Pub meals can be cheaper than traditional restaurant meals but whether they are better value depends on your taste. You may love a Sunday Roast—meat, potatoes, Yorkshire pudding, and three veg—for under £10. Or you may find it overcooked and tasteless - depends on the pub and depends on you. Nevertheless, there are some pub dishes you can usually count on including:

  • Sausages and Mash, using locally made, butcher's sausages
  • Steak and ale or steak and kidney pies
  • Ploughman's lunches—salad with a hunk of local cheese and bread. Ham or chicken may be included.

Beware of:

  • Super-sized menus: If the pub menu seems to offer a huge selection of all different kinds of food, including lots of different ethnic choices, it's probably all coming out of the freezer and straight into a microwave. Steer clear and order a Ploughman's instead—it's pretty hard to freeze and microwave lettuce and tomatoes.
  • Burgers: Unless you can be sure that burgers are freshly made from ground beef, chances are pub burgers may be made from preformed and often frozen patties—dense and dreadful.
  • Pickles: British pickles are not the pickled cucumbers and vegetables you may be familiar with. Instead, they are intensely sour and dark chutney-like condiments which are an acquired taste.


Not many pubs have table service. Even at very smart gastropubs, you may have to order your food at the bar and pay for it before it's brought to your table. When in doubt, ask.

Before you go up to the bar to order, check your table to see if it has a number or letter. That's how the server will find you to deliver your food, so make a mental note of it.

These pubs serve food of a high standard:

  • The Sportsman, near Whitstable, with a Michelin star and prices to match.
  • The Hand and Flowers, Tom Kerridge's 2-Michelin star pub in Marlow
  • The Pipe and Glass Inn, an East Yorkshire pub with a Michelin Star

Hours and Closing Time

Pubs used to be open at strictly fixed hours. Closing after lunch until reopening again in the evening and then closing for the night at 11 p.m. Licensing laws have changed and pubs can now negotiate with their local licensing authorities for a variety of opening arrangements. There are, for example, pubs that serve breakfast for night workers and pubs that stay open all day and into the evening. Many smaller country pubs still keep to traditional opening hours, closing after lunch and until midday on Sunday.

Even if a pub is open, it may not be serving food outside of fixed hours. The best way to find out is to simply ask if they are still serving food.

Whatever hours a pub keeps, it will still have a closing time, signaled by a ringing of a bell, or the shout of the landlord, "Last orders!" or the more old-fashioned, "Drink up gentleman, it's time." That's your signal that you can order one more drink before being turfed out.

About Children and Pets

If you are traveling with children or with the family dog you will probably be able to bring them into the pub.

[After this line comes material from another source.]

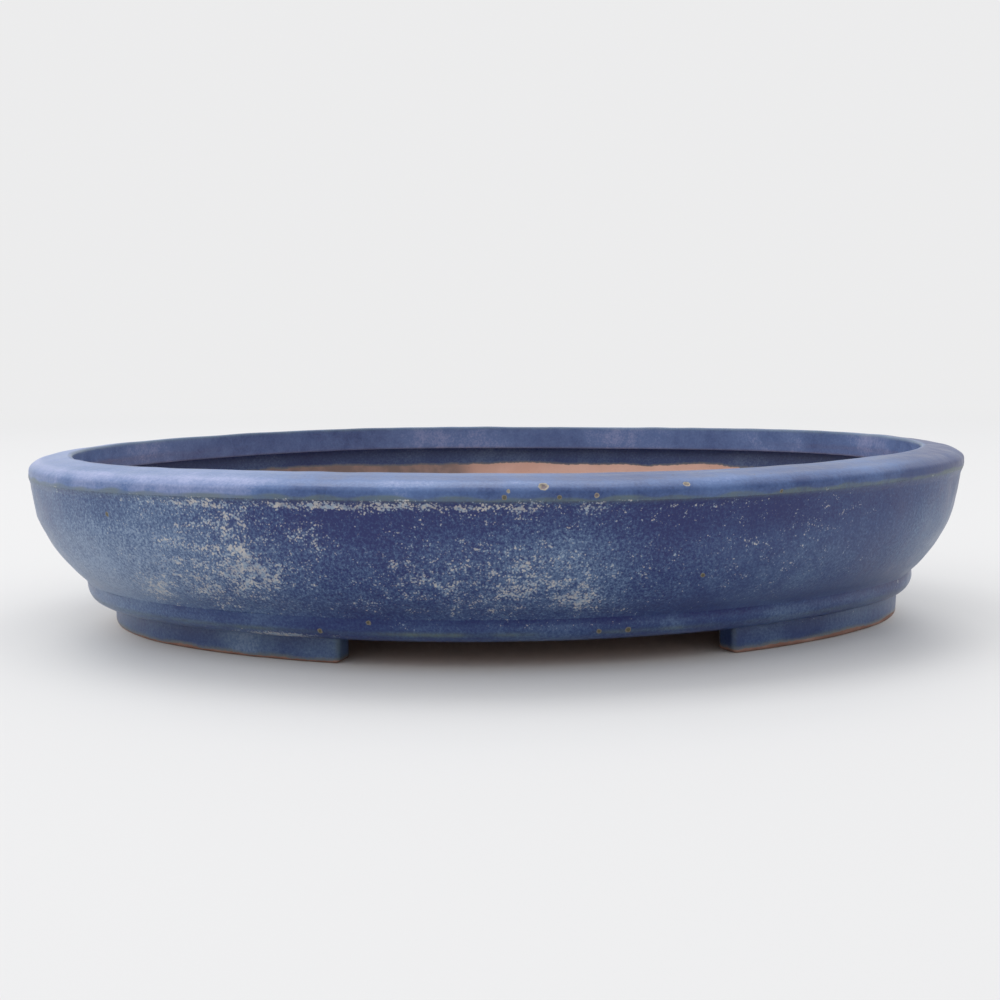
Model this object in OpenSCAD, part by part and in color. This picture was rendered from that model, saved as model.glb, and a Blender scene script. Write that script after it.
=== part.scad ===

While there are age limits to drinking, no hard and fast rules apply to whether children can be present where alcohol is served. It is left to the local licensing authority to decide what conditions regarding children to apply to the license.​

Generally, children accompanied by adults are allowed in pubs that serve food. Some pubs restrict children to rooms out of sight of the bar itself or only allow them in the beer gardens. If the local authorities allow children, you can feel secure that the environment will be suitable. Some pubs even have playgrounds and game rooms for children.

Whether dogs are allowed is down to the pub landlord. Most allow well-behaved pets. But if the pub has a resident dog or cat, your own pet may not be welcome.

How to Find the Best Pubs

Word of mouth from people you trust and friends you've made in your travels is always a good way to find nice pubs. This is one case, though, where asking a local may not be such a good idea, as he or she may not want to share a favorite place with you. For a comprehensive listing of British pubs, try The Good Pub Guide or the CAMRA Good Beer Guide, both well established and popular guidebooks used by Brits and visitors alike.